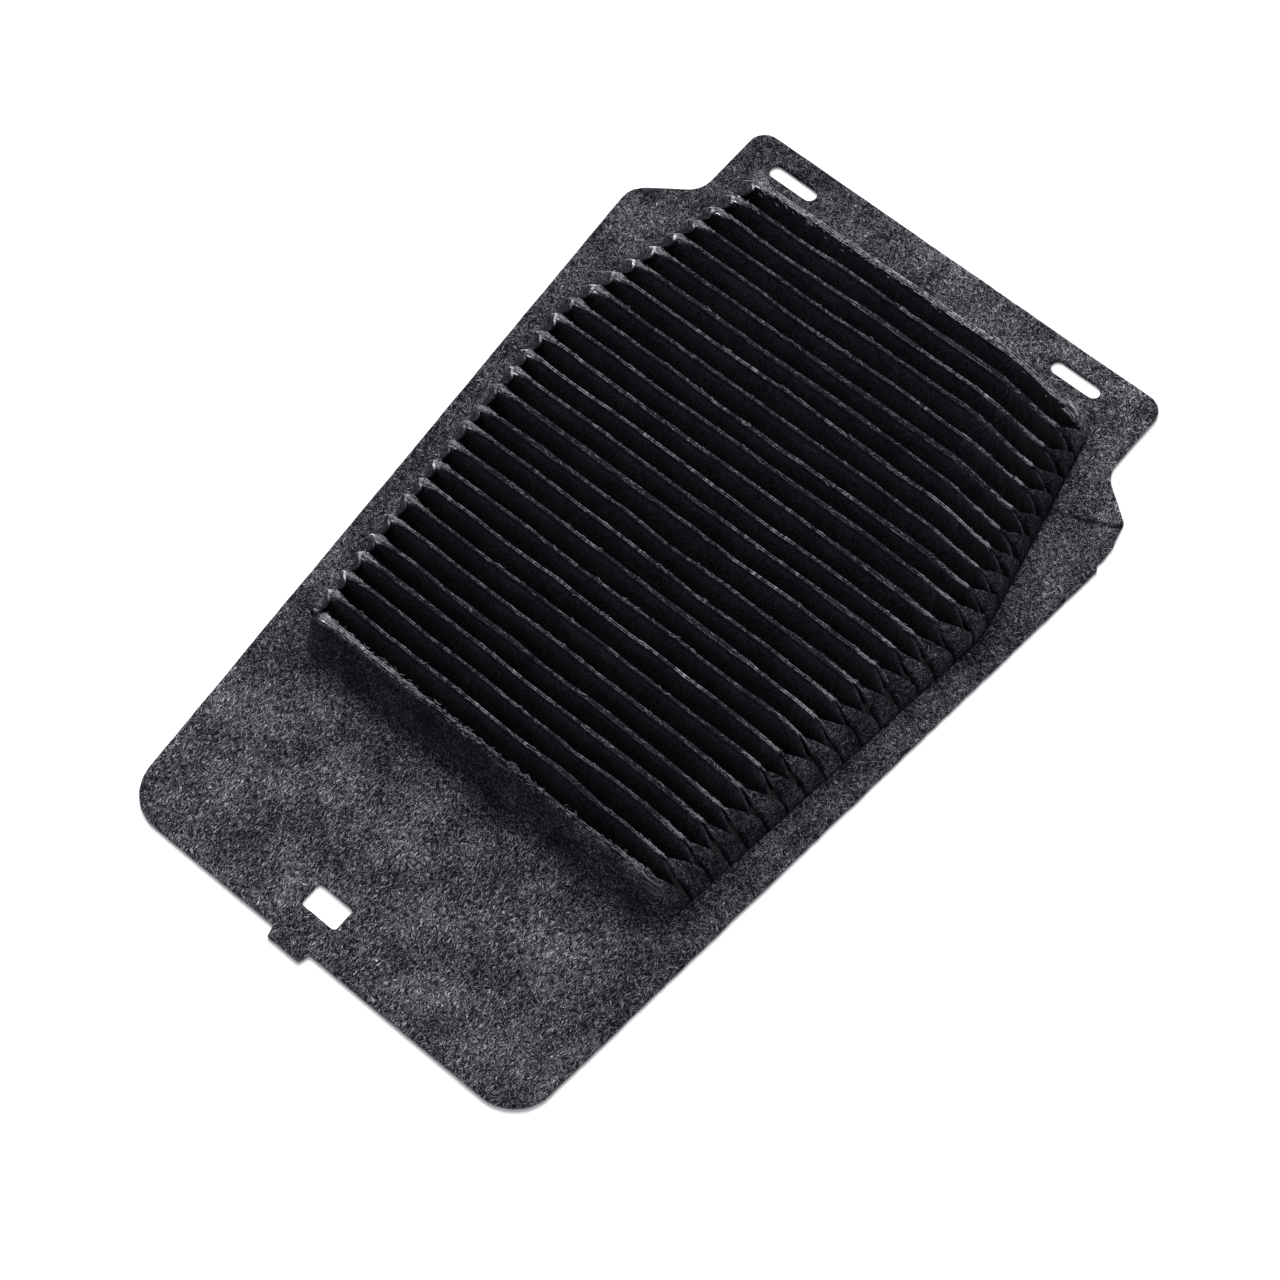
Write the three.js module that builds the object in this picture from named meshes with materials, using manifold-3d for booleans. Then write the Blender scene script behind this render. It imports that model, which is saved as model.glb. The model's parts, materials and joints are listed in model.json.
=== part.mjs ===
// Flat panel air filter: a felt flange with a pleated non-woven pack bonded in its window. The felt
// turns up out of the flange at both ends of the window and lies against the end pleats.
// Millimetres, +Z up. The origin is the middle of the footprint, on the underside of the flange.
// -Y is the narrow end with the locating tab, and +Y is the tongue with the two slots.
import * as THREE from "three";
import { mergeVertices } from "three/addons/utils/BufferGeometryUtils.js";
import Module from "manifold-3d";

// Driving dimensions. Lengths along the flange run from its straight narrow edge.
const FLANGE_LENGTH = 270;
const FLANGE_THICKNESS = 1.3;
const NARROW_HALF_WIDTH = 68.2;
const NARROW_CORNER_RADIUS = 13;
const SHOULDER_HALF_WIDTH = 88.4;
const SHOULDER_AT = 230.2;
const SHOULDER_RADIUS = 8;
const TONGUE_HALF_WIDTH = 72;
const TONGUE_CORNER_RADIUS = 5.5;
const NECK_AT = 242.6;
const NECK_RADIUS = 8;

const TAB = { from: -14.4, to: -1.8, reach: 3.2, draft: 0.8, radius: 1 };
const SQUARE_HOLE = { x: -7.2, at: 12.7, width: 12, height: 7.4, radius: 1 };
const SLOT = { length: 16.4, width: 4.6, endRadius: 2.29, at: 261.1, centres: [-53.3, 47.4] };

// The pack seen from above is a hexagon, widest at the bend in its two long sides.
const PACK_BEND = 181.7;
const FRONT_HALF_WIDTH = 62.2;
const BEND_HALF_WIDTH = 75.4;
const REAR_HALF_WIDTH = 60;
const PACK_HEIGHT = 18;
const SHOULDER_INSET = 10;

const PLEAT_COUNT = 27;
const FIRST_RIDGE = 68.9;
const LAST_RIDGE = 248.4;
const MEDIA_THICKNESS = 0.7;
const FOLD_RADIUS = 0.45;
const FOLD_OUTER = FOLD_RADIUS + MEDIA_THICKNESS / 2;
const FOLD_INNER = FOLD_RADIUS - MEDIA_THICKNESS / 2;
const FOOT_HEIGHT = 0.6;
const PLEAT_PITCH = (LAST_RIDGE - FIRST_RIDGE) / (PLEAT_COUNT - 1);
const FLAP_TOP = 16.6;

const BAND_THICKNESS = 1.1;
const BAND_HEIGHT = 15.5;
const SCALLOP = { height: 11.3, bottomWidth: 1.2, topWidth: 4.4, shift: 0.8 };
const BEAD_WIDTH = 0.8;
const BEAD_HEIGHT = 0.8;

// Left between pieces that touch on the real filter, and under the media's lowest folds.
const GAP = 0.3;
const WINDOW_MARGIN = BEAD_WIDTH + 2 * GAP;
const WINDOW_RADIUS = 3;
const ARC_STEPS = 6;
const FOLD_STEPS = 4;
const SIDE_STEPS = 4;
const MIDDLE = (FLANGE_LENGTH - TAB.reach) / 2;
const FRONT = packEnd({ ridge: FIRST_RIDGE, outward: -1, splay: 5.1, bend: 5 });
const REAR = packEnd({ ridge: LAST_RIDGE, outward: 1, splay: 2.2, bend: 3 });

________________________

◆ Task to complete
Write out the whole listing exactly.

◆ Task result
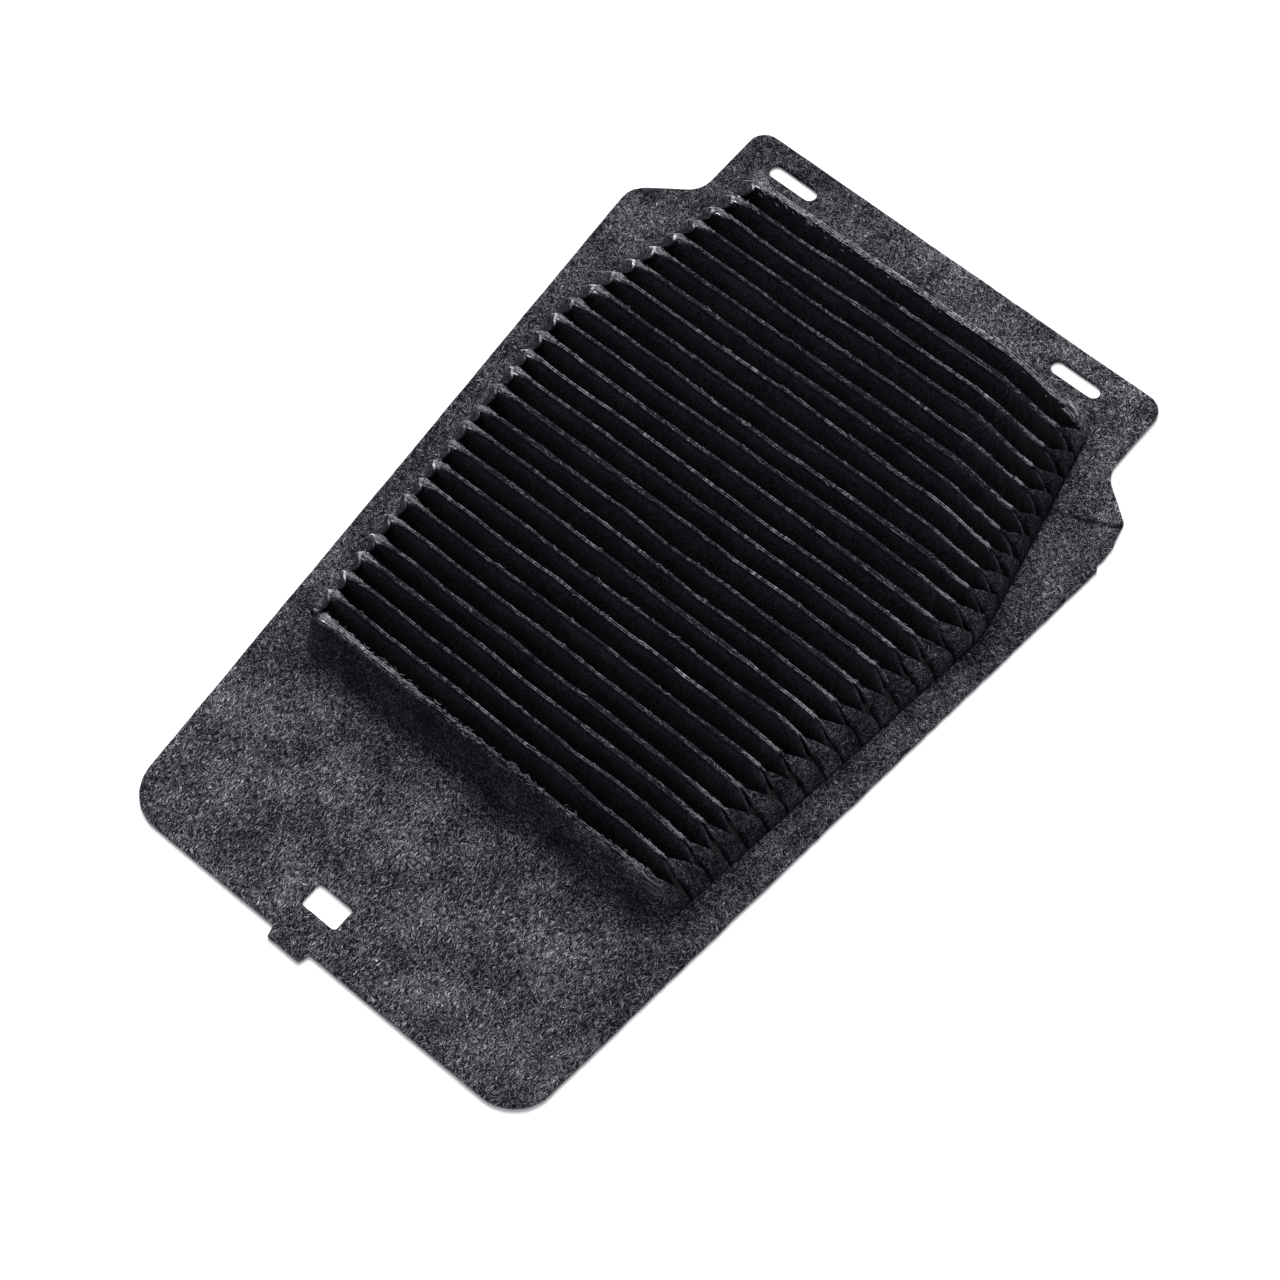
Write the three.js module that builds the object in this picture from named meshes with materials, using manifold-3d for booleans. Then write the Blender scene script behind this render. It imports that model, which is saved as model.glb. The model's parts, materials and joints are listed in model.json.
=== part.mjs ===
// Flat panel air filter: a felt flange with a pleated non-woven pack bonded in its window. The felt
// turns up out of the flange at both ends of the window and lies against the end pleats.
// Millimetres, +Z up. The origin is the middle of the footprint, on the underside of the flange.
// -Y is the narrow end with the locating tab, and +Y is the tongue with the two slots.
import * as THREE from "three";
import { mergeVertices } from "three/addons/utils/BufferGeometryUtils.js";
import Module from "manifold-3d";

// Driving dimensions. Lengths along the flange run from its straight narrow edge.
const FLANGE_LENGTH = 270;
const FLANGE_THICKNESS = 1.3;
const NARROW_HALF_WIDTH = 68.2;
const NARROW_CORNER_RADIUS = 13;
const SHOULDER_HALF_WIDTH = 88.4;
const SHOULDER_AT = 230.2;
const SHOULDER_RADIUS = 8;
const TONGUE_HALF_WIDTH = 72;
const TONGUE_CORNER_RADIUS = 5.5;
const NECK_AT = 242.6;
const NECK_RADIUS = 8;

const TAB = { from: -14.4, to: -1.8, reach: 3.2, draft: 0.8, radius: 1 };
const SQUARE_HOLE = { x: -7.2, at: 12.7, width: 12, height: 7.4, radius: 1 };
const SLOT = { length: 16.4, width: 4.6, endRadius: 2.29, at: 261.1, centres: [-53.3, 47.4] };

// The pack seen from above is a hexagon, widest at the bend in its two long sides.
const PACK_BEND = 181.7;
const FRONT_HALF_WIDTH = 62.2;
const BEND_HALF_WIDTH = 75.4;
const REAR_HALF_WIDTH = 60;
const PACK_HEIGHT = 18;
const SHOULDER_INSET = 10;

const PLEAT_COUNT = 27;
const FIRST_RIDGE = 68.9;
const LAST_RIDGE = 248.4;
const MEDIA_THICKNESS = 0.7;
const FOLD_RADIUS = 0.45;
const FOLD_OUTER = FOLD_RADIUS + MEDIA_THICKNESS / 2;
const FOLD_INNER = FOLD_RADIUS - MEDIA_THICKNESS / 2;
const FOOT_HEIGHT = 0.6;
const PLEAT_PITCH = (LAST_RIDGE - FIRST_RIDGE) / (PLEAT_COUNT - 1);
const FLAP_TOP = 16.6;

const BAND_THICKNESS = 1.1;
const BAND_HEIGHT = 15.5;
const SCALLOP = { height: 11.3, bottomWidth: 1.2, topWidth: 4.4, shift: 0.8 };
const BEAD_WIDTH = 0.8;
const BEAD_HEIGHT = 0.8;

// Left between pieces that touch on the real filter, and under the media's lowest folds.
const GAP = 0.3;
const WINDOW_MARGIN = BEAD_WIDTH + 2 * GAP;
const WINDOW_RADIUS = 3;
const ARC_STEPS = 6;
const FOLD_STEPS = 4;
const SIDE_STEPS = 4;
const MIDDLE = (FLANGE_LENGTH - TAB.reach) / 2;
const FRONT = packEnd({ ridge: FIRST_RIDGE, outward: -1, splay: 5.1, bend: 5 });
const REAR = packEnd({ ridge: LAST_RIDGE, outward: 1, splay: 2.2, bend: 3 });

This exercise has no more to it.